DATA TO USE start

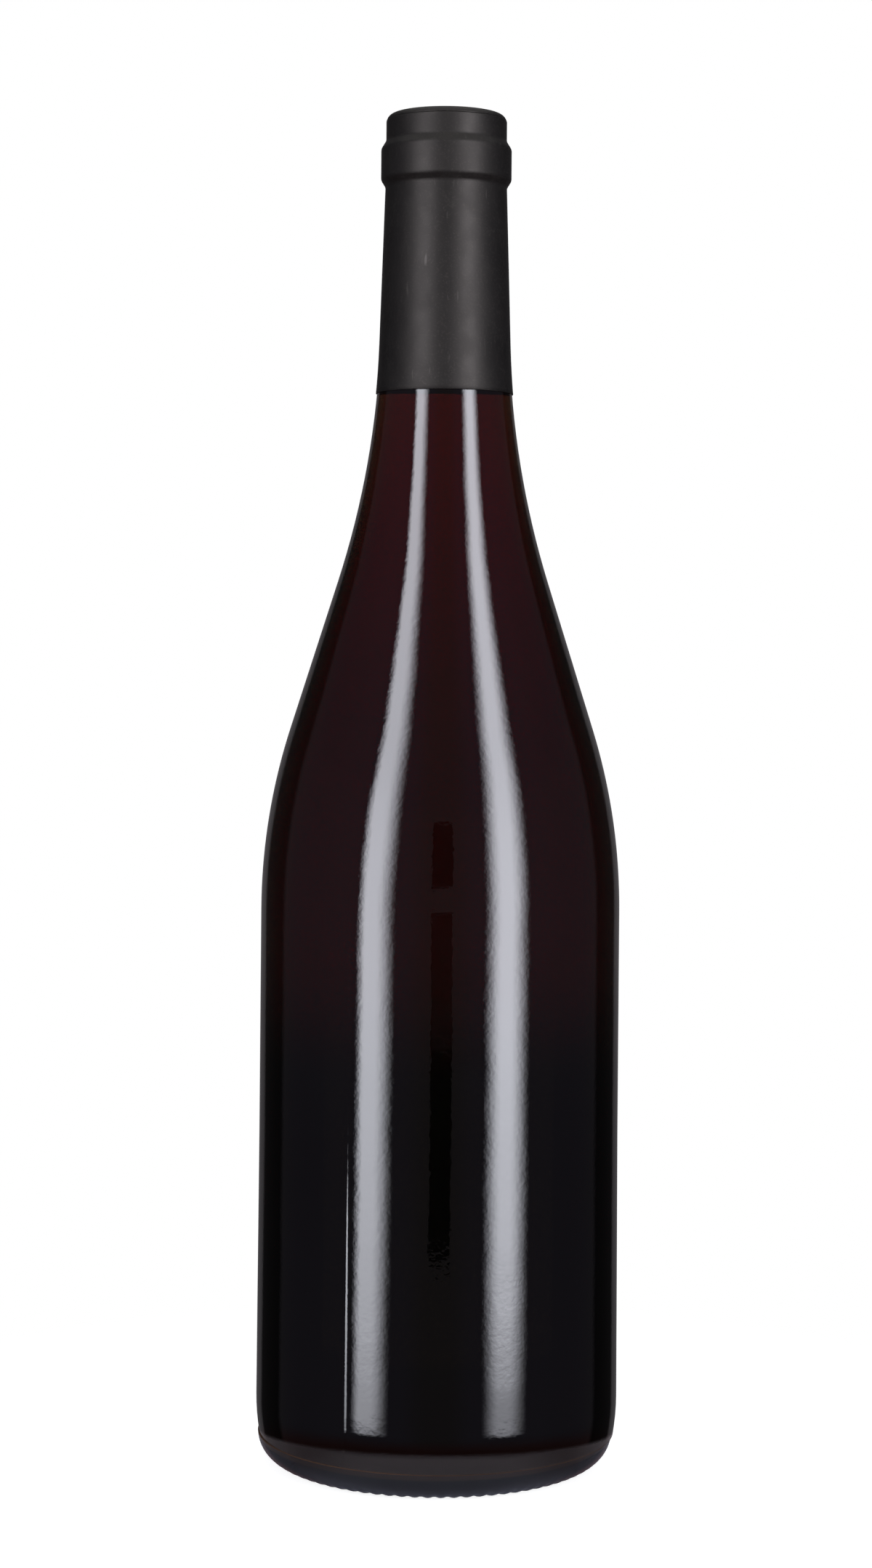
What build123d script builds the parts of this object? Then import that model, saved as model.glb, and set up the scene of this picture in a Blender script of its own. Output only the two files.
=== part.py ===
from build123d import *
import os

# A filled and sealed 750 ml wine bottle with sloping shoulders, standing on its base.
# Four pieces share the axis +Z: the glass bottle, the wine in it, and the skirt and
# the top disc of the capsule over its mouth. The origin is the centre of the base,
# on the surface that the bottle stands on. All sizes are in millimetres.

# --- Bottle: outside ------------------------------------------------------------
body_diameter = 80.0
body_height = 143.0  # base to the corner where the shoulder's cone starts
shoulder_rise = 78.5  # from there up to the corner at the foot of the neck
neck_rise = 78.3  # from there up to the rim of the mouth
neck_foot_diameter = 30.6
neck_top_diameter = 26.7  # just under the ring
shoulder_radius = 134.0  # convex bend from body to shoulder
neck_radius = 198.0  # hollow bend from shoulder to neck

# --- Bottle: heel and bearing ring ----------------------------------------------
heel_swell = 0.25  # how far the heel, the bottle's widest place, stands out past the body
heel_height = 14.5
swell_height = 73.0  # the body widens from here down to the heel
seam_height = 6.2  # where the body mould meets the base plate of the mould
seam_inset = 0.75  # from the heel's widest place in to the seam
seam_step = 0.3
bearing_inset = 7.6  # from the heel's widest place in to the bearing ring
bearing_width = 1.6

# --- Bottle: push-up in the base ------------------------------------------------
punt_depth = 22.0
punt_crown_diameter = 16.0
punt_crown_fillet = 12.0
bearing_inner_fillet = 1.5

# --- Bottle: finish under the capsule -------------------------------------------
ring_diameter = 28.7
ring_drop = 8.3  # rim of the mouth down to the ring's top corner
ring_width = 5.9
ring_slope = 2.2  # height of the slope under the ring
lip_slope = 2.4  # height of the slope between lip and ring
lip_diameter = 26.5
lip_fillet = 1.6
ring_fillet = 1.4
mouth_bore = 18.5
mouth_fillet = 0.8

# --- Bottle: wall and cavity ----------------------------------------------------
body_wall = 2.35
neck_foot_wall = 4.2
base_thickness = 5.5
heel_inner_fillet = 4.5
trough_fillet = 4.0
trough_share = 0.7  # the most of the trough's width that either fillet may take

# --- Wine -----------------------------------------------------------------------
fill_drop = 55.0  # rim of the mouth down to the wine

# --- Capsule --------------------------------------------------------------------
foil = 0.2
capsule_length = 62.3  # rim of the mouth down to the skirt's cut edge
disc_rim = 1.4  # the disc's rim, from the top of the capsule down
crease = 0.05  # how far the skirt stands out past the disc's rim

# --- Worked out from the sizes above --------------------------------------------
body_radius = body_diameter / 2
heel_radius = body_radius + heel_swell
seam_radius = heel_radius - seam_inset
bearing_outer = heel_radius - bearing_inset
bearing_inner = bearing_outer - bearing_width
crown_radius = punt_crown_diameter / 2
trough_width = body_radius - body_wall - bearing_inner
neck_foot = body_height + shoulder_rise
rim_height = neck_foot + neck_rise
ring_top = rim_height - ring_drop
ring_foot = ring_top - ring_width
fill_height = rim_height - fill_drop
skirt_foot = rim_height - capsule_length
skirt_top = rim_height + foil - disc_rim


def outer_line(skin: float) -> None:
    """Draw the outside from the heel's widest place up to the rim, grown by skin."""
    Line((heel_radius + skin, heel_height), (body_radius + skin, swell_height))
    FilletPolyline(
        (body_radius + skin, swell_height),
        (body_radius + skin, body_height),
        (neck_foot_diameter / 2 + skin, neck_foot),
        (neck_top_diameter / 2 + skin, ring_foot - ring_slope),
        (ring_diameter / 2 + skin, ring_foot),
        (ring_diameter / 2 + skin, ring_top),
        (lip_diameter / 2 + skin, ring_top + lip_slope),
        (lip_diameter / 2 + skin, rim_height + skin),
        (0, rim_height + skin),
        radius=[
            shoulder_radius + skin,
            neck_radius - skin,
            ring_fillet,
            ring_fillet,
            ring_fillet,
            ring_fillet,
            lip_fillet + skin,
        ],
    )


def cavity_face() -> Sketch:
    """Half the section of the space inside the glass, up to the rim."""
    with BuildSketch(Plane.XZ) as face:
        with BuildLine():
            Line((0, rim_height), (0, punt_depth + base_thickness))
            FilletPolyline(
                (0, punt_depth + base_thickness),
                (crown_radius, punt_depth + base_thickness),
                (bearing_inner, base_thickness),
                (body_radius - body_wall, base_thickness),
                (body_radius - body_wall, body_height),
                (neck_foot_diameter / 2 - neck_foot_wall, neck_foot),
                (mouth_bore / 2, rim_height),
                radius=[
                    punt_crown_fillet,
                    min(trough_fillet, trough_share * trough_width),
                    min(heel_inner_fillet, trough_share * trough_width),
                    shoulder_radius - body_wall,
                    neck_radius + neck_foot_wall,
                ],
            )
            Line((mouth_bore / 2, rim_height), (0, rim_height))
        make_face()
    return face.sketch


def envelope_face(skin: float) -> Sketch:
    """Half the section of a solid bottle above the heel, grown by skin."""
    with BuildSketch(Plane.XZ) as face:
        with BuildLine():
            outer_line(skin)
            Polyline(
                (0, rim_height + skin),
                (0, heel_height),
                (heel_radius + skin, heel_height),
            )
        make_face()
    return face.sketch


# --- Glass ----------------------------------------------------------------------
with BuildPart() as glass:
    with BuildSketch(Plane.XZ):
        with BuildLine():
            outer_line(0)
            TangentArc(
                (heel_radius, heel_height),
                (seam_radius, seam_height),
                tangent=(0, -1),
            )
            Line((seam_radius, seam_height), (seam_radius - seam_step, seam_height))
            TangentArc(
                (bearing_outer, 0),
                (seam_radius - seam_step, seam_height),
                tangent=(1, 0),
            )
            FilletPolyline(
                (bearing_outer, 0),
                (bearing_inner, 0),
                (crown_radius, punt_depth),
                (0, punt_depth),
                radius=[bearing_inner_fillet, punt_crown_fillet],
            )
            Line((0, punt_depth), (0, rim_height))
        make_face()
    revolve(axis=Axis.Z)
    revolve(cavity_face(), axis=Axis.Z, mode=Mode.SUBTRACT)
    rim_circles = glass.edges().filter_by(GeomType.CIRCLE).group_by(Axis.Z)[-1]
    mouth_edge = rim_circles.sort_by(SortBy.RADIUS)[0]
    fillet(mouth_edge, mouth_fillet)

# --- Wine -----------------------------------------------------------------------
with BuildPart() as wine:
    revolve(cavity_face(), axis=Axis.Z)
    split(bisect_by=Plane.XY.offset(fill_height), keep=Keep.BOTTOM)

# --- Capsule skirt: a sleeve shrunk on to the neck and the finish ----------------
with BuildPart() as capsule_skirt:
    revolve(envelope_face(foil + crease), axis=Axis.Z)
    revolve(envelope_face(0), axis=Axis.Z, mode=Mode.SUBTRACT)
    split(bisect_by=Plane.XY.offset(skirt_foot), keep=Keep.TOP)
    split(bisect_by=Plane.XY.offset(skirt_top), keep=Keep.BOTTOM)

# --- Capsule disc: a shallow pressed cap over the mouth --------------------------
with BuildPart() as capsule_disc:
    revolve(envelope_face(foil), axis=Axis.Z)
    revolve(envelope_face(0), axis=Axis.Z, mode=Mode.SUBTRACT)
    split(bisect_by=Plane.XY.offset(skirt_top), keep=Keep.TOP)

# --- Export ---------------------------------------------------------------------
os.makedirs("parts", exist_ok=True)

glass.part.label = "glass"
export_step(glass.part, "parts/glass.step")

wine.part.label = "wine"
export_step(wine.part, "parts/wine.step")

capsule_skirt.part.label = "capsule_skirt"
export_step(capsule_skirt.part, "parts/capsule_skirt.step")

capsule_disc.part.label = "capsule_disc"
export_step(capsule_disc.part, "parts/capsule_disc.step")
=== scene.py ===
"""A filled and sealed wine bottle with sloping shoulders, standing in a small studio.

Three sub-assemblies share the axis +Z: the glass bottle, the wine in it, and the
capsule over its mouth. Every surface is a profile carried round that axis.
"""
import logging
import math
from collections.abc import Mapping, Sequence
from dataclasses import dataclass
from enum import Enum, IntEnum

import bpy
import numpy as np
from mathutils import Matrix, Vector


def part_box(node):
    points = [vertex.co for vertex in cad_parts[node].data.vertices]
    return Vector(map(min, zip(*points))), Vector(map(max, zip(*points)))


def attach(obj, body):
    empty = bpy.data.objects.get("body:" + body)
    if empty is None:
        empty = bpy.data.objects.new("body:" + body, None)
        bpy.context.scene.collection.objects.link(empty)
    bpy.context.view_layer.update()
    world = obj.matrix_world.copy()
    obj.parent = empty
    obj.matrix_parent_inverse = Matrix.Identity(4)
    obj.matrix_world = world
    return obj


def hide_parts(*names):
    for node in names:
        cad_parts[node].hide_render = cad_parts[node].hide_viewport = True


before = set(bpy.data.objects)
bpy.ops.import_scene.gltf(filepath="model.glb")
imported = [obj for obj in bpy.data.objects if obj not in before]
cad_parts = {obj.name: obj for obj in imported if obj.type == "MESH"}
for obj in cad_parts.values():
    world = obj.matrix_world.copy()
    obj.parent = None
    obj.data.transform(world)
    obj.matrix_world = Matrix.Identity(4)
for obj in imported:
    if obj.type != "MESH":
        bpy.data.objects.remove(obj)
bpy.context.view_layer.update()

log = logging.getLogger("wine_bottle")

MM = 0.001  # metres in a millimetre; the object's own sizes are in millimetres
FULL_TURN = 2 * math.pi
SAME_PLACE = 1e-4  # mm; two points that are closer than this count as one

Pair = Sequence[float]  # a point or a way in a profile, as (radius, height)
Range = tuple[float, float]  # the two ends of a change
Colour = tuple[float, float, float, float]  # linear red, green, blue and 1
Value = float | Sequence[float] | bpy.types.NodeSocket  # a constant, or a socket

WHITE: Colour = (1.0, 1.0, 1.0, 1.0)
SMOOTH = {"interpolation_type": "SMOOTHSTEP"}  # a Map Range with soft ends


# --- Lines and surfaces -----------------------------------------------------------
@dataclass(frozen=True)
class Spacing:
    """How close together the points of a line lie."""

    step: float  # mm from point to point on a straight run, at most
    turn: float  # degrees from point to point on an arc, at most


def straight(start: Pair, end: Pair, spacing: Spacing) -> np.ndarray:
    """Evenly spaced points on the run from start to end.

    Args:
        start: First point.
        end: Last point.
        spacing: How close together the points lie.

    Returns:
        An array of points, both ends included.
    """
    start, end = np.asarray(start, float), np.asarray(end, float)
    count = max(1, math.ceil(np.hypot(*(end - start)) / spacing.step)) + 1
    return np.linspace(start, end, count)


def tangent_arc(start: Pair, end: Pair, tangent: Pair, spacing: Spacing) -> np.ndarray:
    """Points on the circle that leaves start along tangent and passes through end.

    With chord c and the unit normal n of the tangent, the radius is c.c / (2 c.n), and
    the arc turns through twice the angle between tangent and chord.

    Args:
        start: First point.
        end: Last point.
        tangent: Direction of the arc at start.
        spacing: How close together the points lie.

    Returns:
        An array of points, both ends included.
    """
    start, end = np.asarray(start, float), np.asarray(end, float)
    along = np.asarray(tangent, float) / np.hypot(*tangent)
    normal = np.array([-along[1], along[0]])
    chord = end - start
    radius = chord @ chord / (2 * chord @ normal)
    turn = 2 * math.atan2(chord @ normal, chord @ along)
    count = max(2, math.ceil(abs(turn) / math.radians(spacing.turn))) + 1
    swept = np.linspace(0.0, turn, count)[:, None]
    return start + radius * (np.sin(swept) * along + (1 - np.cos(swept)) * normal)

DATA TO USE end
DATA TO USE start

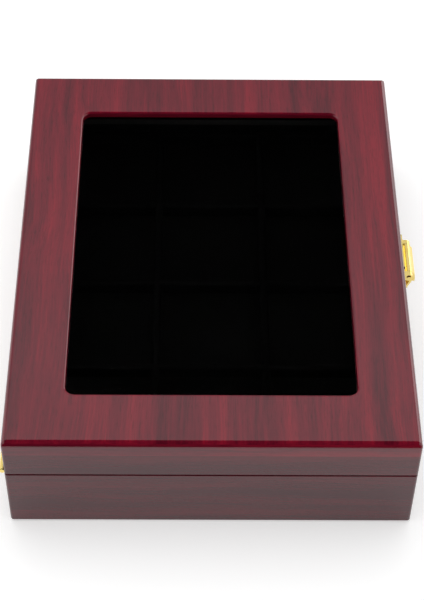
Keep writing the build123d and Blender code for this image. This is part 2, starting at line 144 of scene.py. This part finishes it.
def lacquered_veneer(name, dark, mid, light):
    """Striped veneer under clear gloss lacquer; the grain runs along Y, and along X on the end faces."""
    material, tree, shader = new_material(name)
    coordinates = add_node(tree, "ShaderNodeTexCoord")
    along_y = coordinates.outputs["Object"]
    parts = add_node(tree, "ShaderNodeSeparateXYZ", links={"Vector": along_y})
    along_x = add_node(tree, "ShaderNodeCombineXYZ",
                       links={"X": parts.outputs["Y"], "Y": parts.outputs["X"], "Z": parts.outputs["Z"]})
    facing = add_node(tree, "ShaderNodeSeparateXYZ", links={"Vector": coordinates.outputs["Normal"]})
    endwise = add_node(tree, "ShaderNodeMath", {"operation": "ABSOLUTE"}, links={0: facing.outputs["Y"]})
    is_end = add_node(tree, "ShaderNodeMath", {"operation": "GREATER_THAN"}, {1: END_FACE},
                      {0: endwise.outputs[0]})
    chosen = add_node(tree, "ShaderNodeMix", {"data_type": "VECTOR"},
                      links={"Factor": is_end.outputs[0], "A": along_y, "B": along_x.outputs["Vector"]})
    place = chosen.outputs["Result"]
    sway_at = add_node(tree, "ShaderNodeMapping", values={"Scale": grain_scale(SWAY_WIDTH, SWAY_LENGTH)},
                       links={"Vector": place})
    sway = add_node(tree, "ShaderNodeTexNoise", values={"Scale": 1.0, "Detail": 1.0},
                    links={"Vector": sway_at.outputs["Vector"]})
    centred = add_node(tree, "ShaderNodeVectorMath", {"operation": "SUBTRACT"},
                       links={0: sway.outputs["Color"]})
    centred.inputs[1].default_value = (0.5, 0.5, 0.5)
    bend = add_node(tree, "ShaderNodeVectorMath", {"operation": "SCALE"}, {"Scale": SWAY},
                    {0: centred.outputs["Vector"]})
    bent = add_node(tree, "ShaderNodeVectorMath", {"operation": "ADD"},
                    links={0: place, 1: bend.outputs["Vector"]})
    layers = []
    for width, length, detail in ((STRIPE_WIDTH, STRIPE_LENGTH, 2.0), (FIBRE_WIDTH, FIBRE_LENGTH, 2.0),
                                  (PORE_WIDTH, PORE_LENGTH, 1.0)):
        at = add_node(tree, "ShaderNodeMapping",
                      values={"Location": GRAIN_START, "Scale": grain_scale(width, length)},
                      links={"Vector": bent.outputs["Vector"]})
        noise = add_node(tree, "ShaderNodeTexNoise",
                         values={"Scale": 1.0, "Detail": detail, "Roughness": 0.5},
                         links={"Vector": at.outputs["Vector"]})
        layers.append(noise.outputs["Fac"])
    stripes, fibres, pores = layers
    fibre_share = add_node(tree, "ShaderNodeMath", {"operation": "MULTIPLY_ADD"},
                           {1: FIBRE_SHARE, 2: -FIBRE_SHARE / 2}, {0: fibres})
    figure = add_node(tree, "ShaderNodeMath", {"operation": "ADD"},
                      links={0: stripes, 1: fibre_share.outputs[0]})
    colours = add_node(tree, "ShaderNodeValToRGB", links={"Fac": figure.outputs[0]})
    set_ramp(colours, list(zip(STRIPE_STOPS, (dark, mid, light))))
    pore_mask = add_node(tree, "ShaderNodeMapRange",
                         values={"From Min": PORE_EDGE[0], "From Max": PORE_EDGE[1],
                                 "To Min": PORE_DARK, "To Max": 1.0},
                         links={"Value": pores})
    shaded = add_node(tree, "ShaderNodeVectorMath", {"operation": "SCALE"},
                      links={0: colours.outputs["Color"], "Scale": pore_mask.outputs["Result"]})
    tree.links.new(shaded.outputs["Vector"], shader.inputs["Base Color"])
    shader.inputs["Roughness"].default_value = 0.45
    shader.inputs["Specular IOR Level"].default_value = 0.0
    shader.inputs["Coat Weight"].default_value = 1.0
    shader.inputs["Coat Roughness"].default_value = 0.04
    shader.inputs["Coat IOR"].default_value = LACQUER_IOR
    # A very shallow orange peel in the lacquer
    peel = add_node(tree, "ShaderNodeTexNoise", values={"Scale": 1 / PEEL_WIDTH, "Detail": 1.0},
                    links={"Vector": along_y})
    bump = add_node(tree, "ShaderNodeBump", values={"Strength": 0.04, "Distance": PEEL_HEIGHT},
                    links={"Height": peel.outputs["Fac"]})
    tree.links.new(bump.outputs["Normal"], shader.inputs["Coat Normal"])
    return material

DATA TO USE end

-- EXERCISE AIM --
The line with "What build123d script" marks the start and the line with "neck_radius = 198.0" marks the end; transcribe every line in that stretch, unchanged.

-- RESPONSE BELOW --
What build123d script builds the parts of this object? Then import that model, saved as model.glb, and set up the scene of this picture in a Blender script of its own. Output only the two files.
=== part.py ===
from build123d import *
import os

# A filled and sealed 750 ml wine bottle with sloping shoulders, standing on its base.
# Four pieces share the axis +Z: the glass bottle, the wine in it, and the skirt and
# the top disc of the capsule over its mouth. The origin is the centre of the base,
# on the surface that the bottle stands on. All sizes are in millimetres.

# --- Bottle: outside ------------------------------------------------------------
body_diameter = 80.0
body_height = 143.0  # base to the corner where the shoulder's cone starts
shoulder_rise = 78.5  # from there up to the corner at the foot of the neck
neck_rise = 78.3  # from there up to the rim of the mouth
neck_foot_diameter = 30.6
neck_top_diameter = 26.7  # just under the ring
shoulder_radius = 134.0  # convex bend from body to shoulder
neck_radius = 198.0  # hollow bend from shoulder to neck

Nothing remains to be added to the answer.